• **WHAT IS BEING ASKED**
All material below is to be reproduced exactly.

Records with modeling code
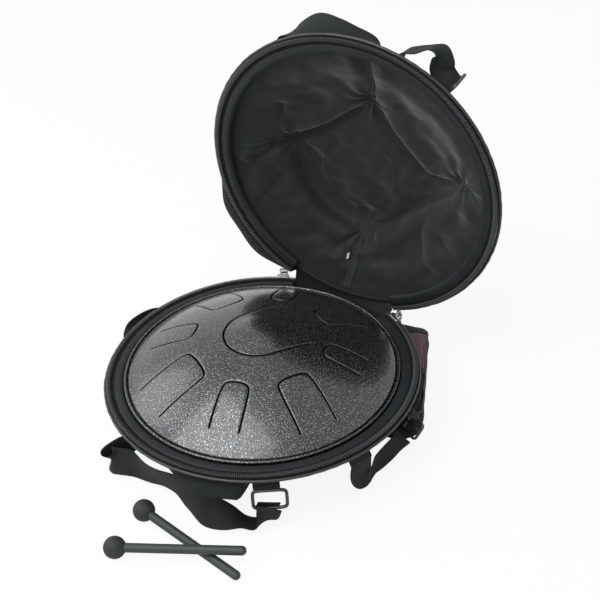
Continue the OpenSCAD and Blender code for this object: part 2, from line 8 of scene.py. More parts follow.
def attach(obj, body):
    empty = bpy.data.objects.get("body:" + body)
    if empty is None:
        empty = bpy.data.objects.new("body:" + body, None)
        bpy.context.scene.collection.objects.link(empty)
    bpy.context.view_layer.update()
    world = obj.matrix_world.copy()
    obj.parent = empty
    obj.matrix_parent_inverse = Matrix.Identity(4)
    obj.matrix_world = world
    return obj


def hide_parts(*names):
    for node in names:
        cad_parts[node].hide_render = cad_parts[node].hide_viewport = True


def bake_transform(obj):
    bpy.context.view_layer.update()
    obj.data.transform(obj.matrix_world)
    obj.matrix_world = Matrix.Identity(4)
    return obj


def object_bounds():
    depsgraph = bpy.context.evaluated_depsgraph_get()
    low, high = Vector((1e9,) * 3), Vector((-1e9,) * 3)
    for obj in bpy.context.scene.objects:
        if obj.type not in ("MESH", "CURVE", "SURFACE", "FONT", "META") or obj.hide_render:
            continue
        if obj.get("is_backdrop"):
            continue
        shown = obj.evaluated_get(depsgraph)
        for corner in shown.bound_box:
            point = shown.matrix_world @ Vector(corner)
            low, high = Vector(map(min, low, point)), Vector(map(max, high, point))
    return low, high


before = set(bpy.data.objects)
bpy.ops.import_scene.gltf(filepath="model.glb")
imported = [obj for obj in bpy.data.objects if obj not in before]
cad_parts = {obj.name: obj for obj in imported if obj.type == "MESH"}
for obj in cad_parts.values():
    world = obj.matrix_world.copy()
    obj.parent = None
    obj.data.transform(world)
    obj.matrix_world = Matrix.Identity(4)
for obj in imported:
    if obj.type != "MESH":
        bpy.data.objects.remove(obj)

cad_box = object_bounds()

# The camera
# The photograph looks down on the bag from its front right corner, a little rolled. The lens is
# given as a focal length in pixels of a 600 pixel wide frame.
elevation, roll, yaw = np.radians([36.55, -3.79, 37.26])
camera_reach = 1.465
camera_offset = np.array([0.0431, 0.0745])
aim_height = 0.074
lens_px, image_px, sensor_mm = 1300.0, 600.0, 36.0
far_clip = 20


def linked(name, data):
    """A new object, linked into the scene."""
    made = bpy.data.objects.new(name, data)
    bpy.context.scene.collection.objects.link(made)
    return made


forward = np.array([0, np.cos(elevation), -np.sin(elevation)])
level = np.array([1.0, 0, 0])
upright = np.cross(level, forward)
right = np.cos(roll) * level + np.sin(roll) * upright
up = -np.sin(roll) * level + np.cos(roll) * upright
yaw_turn = np.array([[np.cos(yaw), -np.sin(yaw), 0], [np.sin(yaw), np.cos(yaw), 0], [0, 0, 1]])
axes = yaw_turn @ np.array([right, up, -forward]).T
place = yaw_turn @ (-forward * camera_reach + camera_offset[0] * right + camera_offset[1] * up)
place[2] += aim_height
camera = linked("camera", bpy.data.cameras.new("camera"))
camera.data.sensor_width = sensor_mm
camera.data.lens = sensor_mm * lens_px / image_px
camera.data.clip_end = far_clip
camera.matrix_world = Matrix.Translation(Vector(place)) @ Matrix(axes.tolist()).to_4x4()
bpy.context.scene.camera = camera


# Bag base: outer cloth, padding and lining
# A shallow cone of woven polyester over foam, with a smooth lining inside, all sewn together
# at the rim. At the left front the loose outer cloth hangs below the rim in a soft swell.
MM = 0.001
rim_z = 74.0
wall_r, bend_d, wall_corner = 175.0, 8.5, 9.0
base_floor_r = 83.0
cloth_t, foam_t, lining_t = 1.5, 5.5, 1.0
wall_top_d, layer_top_d, notch_d = 4.5, 10.0, 12.0
hinge_at, hinge_half = 90.0, 23.0
hang_from, hang_to, hang_reach = -104.0, -62.0, 33.0
cloth_hex = "#121515"
foam_hex = "#5a5d5e"
lining_hex, lining_dark_hex = "#191c1c", "#0f1111"


def linear(hex_colour):
    """Linear RGBA of an sRGB hex colour, by the sRGB transfer curve."""
    part = np.array([int(hex_colour[i:i + 2], 16) / 255 for i in (1, 3, 5)])
    flat = np.where(part <= 0.04045, part / 12.92, ((part + 0.055) / 1.055) ** 2.4)
    return (*flat.tolist(), 1.0)


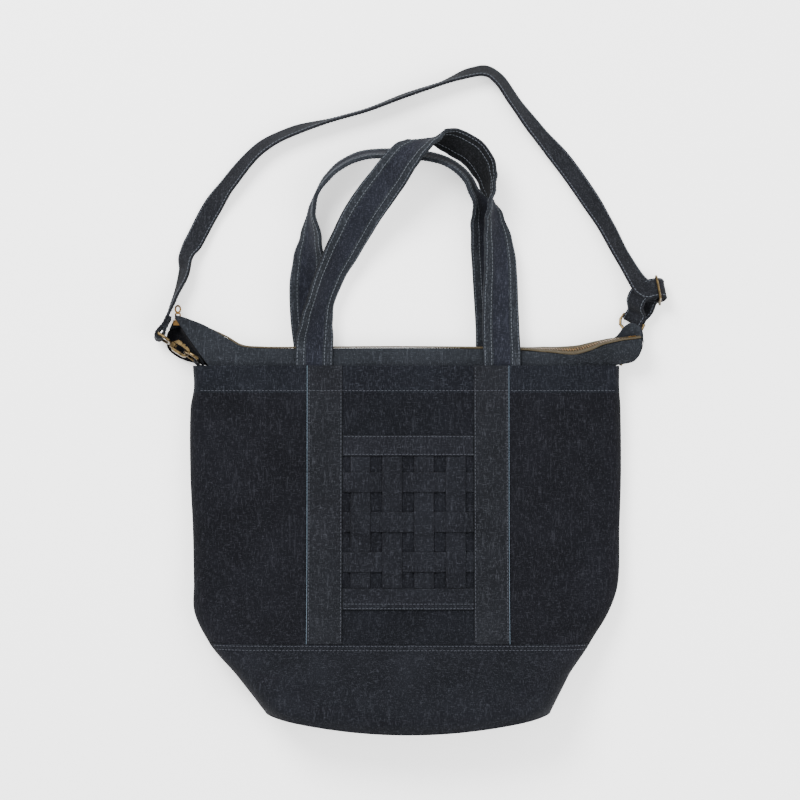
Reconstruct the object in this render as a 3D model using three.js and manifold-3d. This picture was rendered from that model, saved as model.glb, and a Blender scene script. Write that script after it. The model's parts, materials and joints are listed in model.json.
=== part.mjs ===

• **TASK SOLUTION**
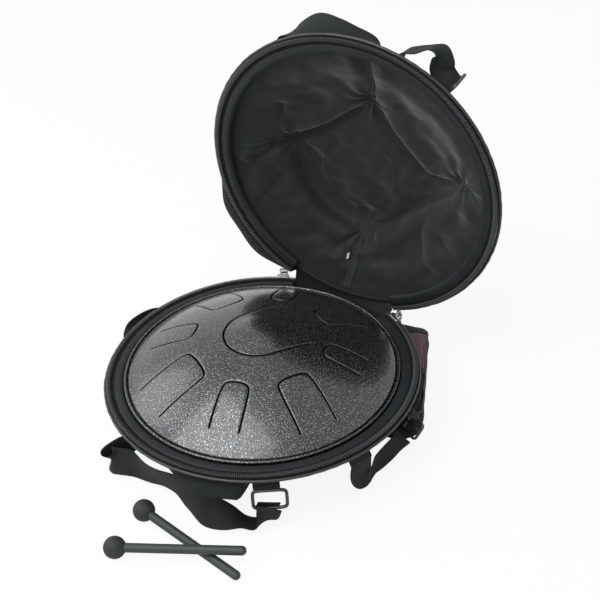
Continue the OpenSCAD and Blender code for this object: part 2, from line 8 of scene.py. More parts follow.
def attach(obj, body):
    empty = bpy.data.objects.get("body:" + body)
    if empty is None:
        empty = bpy.data.objects.new("body:" + body, None)
        bpy.context.scene.collection.objects.link(empty)
    bpy.context.view_layer.update()
    world = obj.matrix_world.copy()
    obj.parent = empty
    obj.matrix_parent_inverse = Matrix.Identity(4)
    obj.matrix_world = world
    return obj


def hide_parts(*names):
    for node in names:
        cad_parts[node].hide_render = cad_parts[node].hide_viewport = True


def bake_transform(obj):
    bpy.context.view_layer.update()
    obj.data.transform(obj.matrix_world)
    obj.matrix_world = Matrix.Identity(4)
    return obj


def object_bounds():
    depsgraph = bpy.context.evaluated_depsgraph_get()
    low, high = Vector((1e9,) * 3), Vector((-1e9,) * 3)
    for obj in bpy.context.scene.objects:
        if obj.type not in ("MESH", "CURVE", "SURFACE", "FONT", "META") or obj.hide_render:
            continue
        if obj.get("is_backdrop"):
            continue
        shown = obj.evaluated_get(depsgraph)
        for corner in shown.bound_box:
            point = shown.matrix_world @ Vector(corner)
            low, high = Vector(map(min, low, point)), Vector(map(max, high, point))
    return low, high


before = set(bpy.data.objects)
bpy.ops.import_scene.gltf(filepath="model.glb")
imported = [obj for obj in bpy.data.objects if obj not in before]
cad_parts = {obj.name: obj for obj in imported if obj.type == "MESH"}
for obj in cad_parts.values():
    world = obj.matrix_world.copy()
    obj.parent = None
    obj.data.transform(world)
    obj.matrix_world = Matrix.Identity(4)
for obj in imported:
    if obj.type != "MESH":
        bpy.data.objects.remove(obj)

cad_box = object_bounds()

# The camera
# The photograph looks down on the bag from its front right corner, a little rolled. The lens is
# given as a focal length in pixels of a 600 pixel wide frame.
elevation, roll, yaw = np.radians([36.55, -3.79, 37.26])
camera_reach = 1.465
camera_offset = np.array([0.0431, 0.0745])
aim_height = 0.074
lens_px, image_px, sensor_mm = 1300.0, 600.0, 36.0
far_clip = 20


def linked(name, data):
    """A new object, linked into the scene."""
    made = bpy.data.objects.new(name, data)
    bpy.context.scene.collection.objects.link(made)
    return made


forward = np.array([0, np.cos(elevation), -np.sin(elevation)])
level = np.array([1.0, 0, 0])
upright = np.cross(level, forward)
right = np.cos(roll) * level + np.sin(roll) * upright
up = -np.sin(roll) * level + np.cos(roll) * upright
yaw_turn = np.array([[np.cos(yaw), -np.sin(yaw), 0], [np.sin(yaw), np.cos(yaw), 0], [0, 0, 1]])
axes = yaw_turn @ np.array([right, up, -forward]).T
place = yaw_turn @ (-forward * camera_reach + camera_offset[0] * right + camera_offset[1] * up)
place[2] += aim_height
camera = linked("camera", bpy.data.cameras.new("camera"))
camera.data.sensor_width = sensor_mm
camera.data.lens = sensor_mm * lens_px / image_px
camera.data.clip_end = far_clip
camera.matrix_world = Matrix.Translation(Vector(place)) @ Matrix(axes.tolist()).to_4x4()
bpy.context.scene.camera = camera


# Bag base: outer cloth, padding and lining
# A shallow cone of woven polyester over foam, with a smooth lining inside, all sewn together
# at the rim. At the left front the loose outer cloth hangs below the rim in a soft swell.
MM = 0.001
rim_z = 74.0
wall_r, bend_d, wall_corner = 175.0, 8.5, 9.0
base_floor_r = 83.0
cloth_t, foam_t, lining_t = 1.5, 5.5, 1.0
wall_top_d, layer_top_d, notch_d = 4.5, 10.0, 12.0
hinge_at, hinge_half = 90.0, 23.0
hang_from, hang_to, hang_reach = -104.0, -62.0, 33.0
cloth_hex = "#121515"
foam_hex = "#5a5d5e"
lining_hex, lining_dark_hex = "#191c1c", "#0f1111"


def linear(hex_colour):
    """Linear RGBA of an sRGB hex colour, by the sRGB transfer curve."""
    part = np.array([int(hex_colour[i:i + 2], 16) / 255 for i in (1, 3, 5)])
    flat = np.where(part <= 0.04045, part / 12.92, ((part + 0.055) / 1.055) ** 2.4)
    return (*flat.tolist(), 1.0)


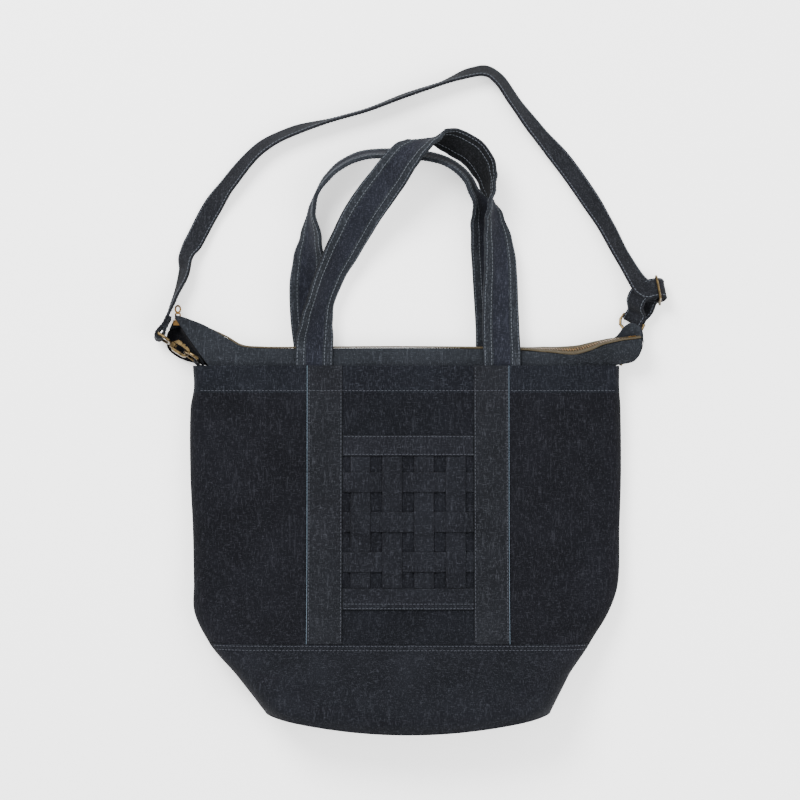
Reconstruct the object in this render as a 3D model using three.js and manifold-3d. This picture was rendered from that model, saved as model.glb, and a Blender scene script. Write that script after it. The model's parts, materials and joints are listed in model.json.
=== part.mjs ===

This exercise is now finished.